Meu irmão mais velho, o Vitinho, sabia que chovendo sem parar não era possível sair do Rancho. Então ele me chamou para que a gente fosse tentar resgatar nossos pais e irmã. Que eu me lembro, o Vitinho sempre teve carro. Lembro que ele tinha um Chevrolet Caravan, mas não sei se fomos neste carro para furnas. O fato eh que eu e ele fomos para furnas para buscar nossos pais e nossa irmã.
Chegamos em Pimenta sem problemas, a rodovia era toda asfaltada. Em Pimenta o Vitinho foi pegar a estrada de terra para Santo Hilário. Na entrada da estrada de terra havia vários carros parados, pessoas ali olhando a estrada e dois carros já atolados na lama pouco a frente. Nós paramos o carro e fomos conversar com as pessoas que estavam ali. Meu irmão falou que precisava ir até o rancho em Santo Hilário, mas as pessoas ali disseram que só um maluco arriscaria ir. Não estava passando nem ônibus e nem caminhão. Mas o Vitinho falou que ia arriscar e iria trazer nossos pais e irmã.
As pessoas falando para ele não ir, que ele não iria conseguir, que era melhor esperar mais um dia, mas o Vitinho disse que ia conseguir ir e voltar com nossa família. E foi. Entrou com o carro na estrada de terra que era lama pura. Já no início o carro deslizava de um lado a outro, mas o Vitinho não parou e continuou acelerando. Algumas vezes o carro deslizou e chegou a encostar no barranco, mas não parava. Algumas partes desta estrada tem uns abismos bem profundos, outras partes tem paredões de pedras. O Vitinho foi passando por todos eles com o carros as vezes andando quase de lado.
Depois de uns dez minutos dirigindo nós vimos dois homens indo a pé pela estrada. Estavam cobertos de lama. A lama da calça ia até os joelhos. Quando viu estes dois homens o Vitinho falou comigo que ia dar carona para os dois. Porque se o carro ficasse atolado teria mais ajuda para empurrar. O Vitinho passou por eles e parou um pouco a frente, onde tinha matos na lateral da estrada. Os dois homens vieram até a gente e não acreditaram que o Vitinho estava conseguindo trafegar na estrada.

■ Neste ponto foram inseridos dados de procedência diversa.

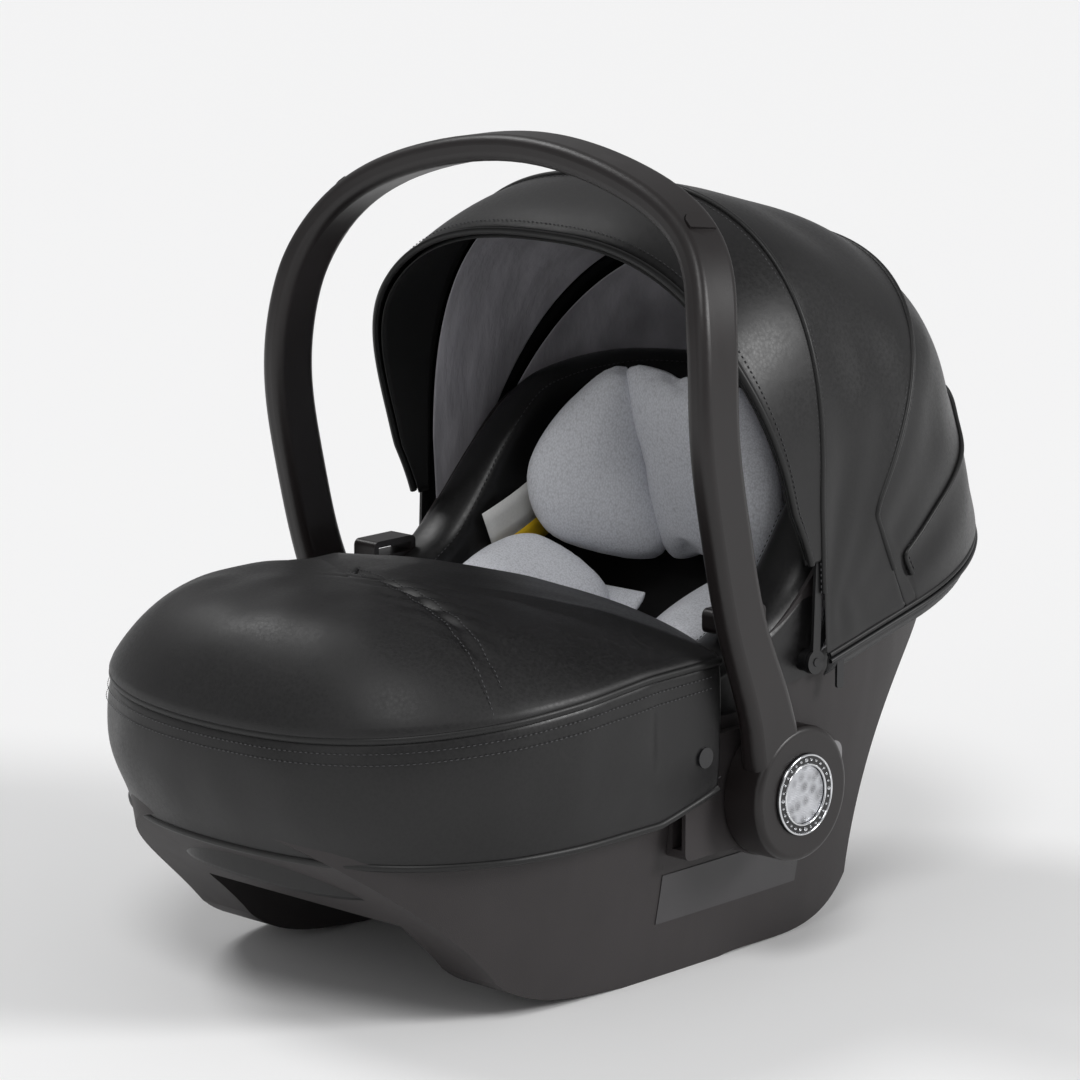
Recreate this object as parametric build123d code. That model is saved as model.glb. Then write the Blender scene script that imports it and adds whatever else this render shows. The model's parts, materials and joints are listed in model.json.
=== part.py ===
"""Infant car seat: moulded rocker shell, foam liner, cover, harness, folding canopy, apron and carry handle.

Millimetres. +Z up, +X to the seat's left-right, -Y is the foot end and +Y the head end.
The origin is on the floor at the middle of the object's footprint.
"""

from build123d import *
import os
from math import cos, sin, radians

# ---------------------------------------------------------------- driving dimensions
WALL = 4.0                       # shell moulding
GAP = 0.5                        # space between neighbouring pieces
SHELL_HALF_WIDTH = 190.0         # at the rim
SHELL_FRONT, SHELL_BACK = -362.0, 318.0
FLARE = 36.0                     # how far the shell narrows from the rim to the floor
RIM_LEVEL = 240.0                # height at which the shell has its full width
TUNNEL_HALF_WIDTH, TUNNEL_TOP = 98.0, 72.0
BOLSTER = 14.0                   # padded top of the cover, above the shell's rim
LINING = 4.0                     # cover inside the trough
SKIRT = 2.6                      # cover outside the shell

PIVOT_Y, PIVOT_Z = 10.0, 135.0   # handle pivot
HOUSING_X = 192.0                # outer face of the fixed pivot housing
HUB_INNER_X, HUB_OUTER_X = 194.0, 226.0
HUB_RADIUS = 50.0
PIN_RADIUS, PIN_PLAY = 7.0, 0.06
HANDLE_THICK = 20.0
BADGE_RADIUS = 30.0
BUTTON_RADIUS = 12.0

HINGE_Y, HINGE_Z = 53.0, 221.0   # canopy hinge
CANOPY_LEG = 120.0               # straight part of a hoop before its arch
FABRIC = 1.5
FRONT_HOOP, MID_HOOP = 88.0, 58.0          # angles above the horizontal, towards the head end
ZIP_ANGLES = (1.0, 3.6)
REAR_LAYER, MID_LAYER, FRONT_LAYER = (195.0, 325.0), (197.0, 329.0), (200.0, 334.0)
HOOP_WIDTH, HOOP_THICK = 8.0, 2.5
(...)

Eles disseram que estava indo para Santo Hilário. O Vitinho ofereceu carona e disse que ia até a Fazenda do Sr. Cotinho. A entrada da fazenda do Sr. Cotinho eh a mesma do Rancho e fica a uns dez quilômetros antes de Santo Hilário. Este dois homens embarcaram no carro e seguimos viagem. Estes dois homens ficaram falando que ninguém nunca tinha conseguido passar naquela estrada do jeito que ela estava. O Vitinho disse que ia até o rancho, só pegar meus pais e irmã e a gente ia voltar. Eles não acreditaram muito que ele conseguiria. Mas chegamos.
Eu e meu pai na cozinha do rancho de Furnas em Santo Hilário
A casa do rancho que foi reconstruída recentemente
O Vitinho parou o carro na porteira da fazenda, os dois homens seguiram a pé para Santo Hilário, eu e o Vitinho descemos a pé para o Rancho, fomos correndo na verdade. O carro não podia descer até lá, porque ele não subiria de volta devido estar chovendo. Fomos descendo a estrada que leva ao rancho correndo e quando chegamos na porteira do rancho, nosso pai olhou assustado vendo a gente ali. O Vitinho disse que era para arrumar as coisas rapidamente para a gente ir embora porque estava ficando cada vez pior a estrada.
Meu pai não acreditava que o Vitinho tivesse ido até lá e conseguido chegar para buscá-los. Minha mãe disse que a Fabíula tinha dito que o Vitinho viria salvar a gente e ele vinha comigo. Minha mãe disse que ela falava isso o tempo todo. E foi como aconteceu. Depois das malas arrumadas fomos para a estrada. Entramos no carro e o Vitinho dirigiu fazendo o mesmo zig zag na lama. Voltamos para Pimenta. Quando chegamos, as pessoas que ainda estava ali com carros atolados ou aguardando a estrada melhorar para passarem, não acreditavam que o Vitinho tinha conseguido ir e voltar. Diziam que era impossível. Nem ônibus passava.
Desde que me lembro, o Vitinho sempre teve carro. O primeiro acho que foi quando trabalhava no BMG (Banco de Minas Gerais) e foi logo depois que serviu o exército. E desde então sempre teve carros. Vários modelos e marcas. O mais legal pra mim foi a Caravan. Minha mãe sempre dizia que ele corria muito com o carro e, as vezes que andei com ele, corria mesmo. Ele sempre dizia que era um ótimo motorista, que sabia o que estava fazendo.
Que ele eh um ótimo motorista todos sabem, mas dirigir naquela estrada de lama, ida e volta, com chuva, o carro deslizando para os lados, batendo em barrancos, para resgatar nossos pais e irmã, foi um feito arriscado, mas que nunca pode ser esquecido. Porque só os heróis conseguem.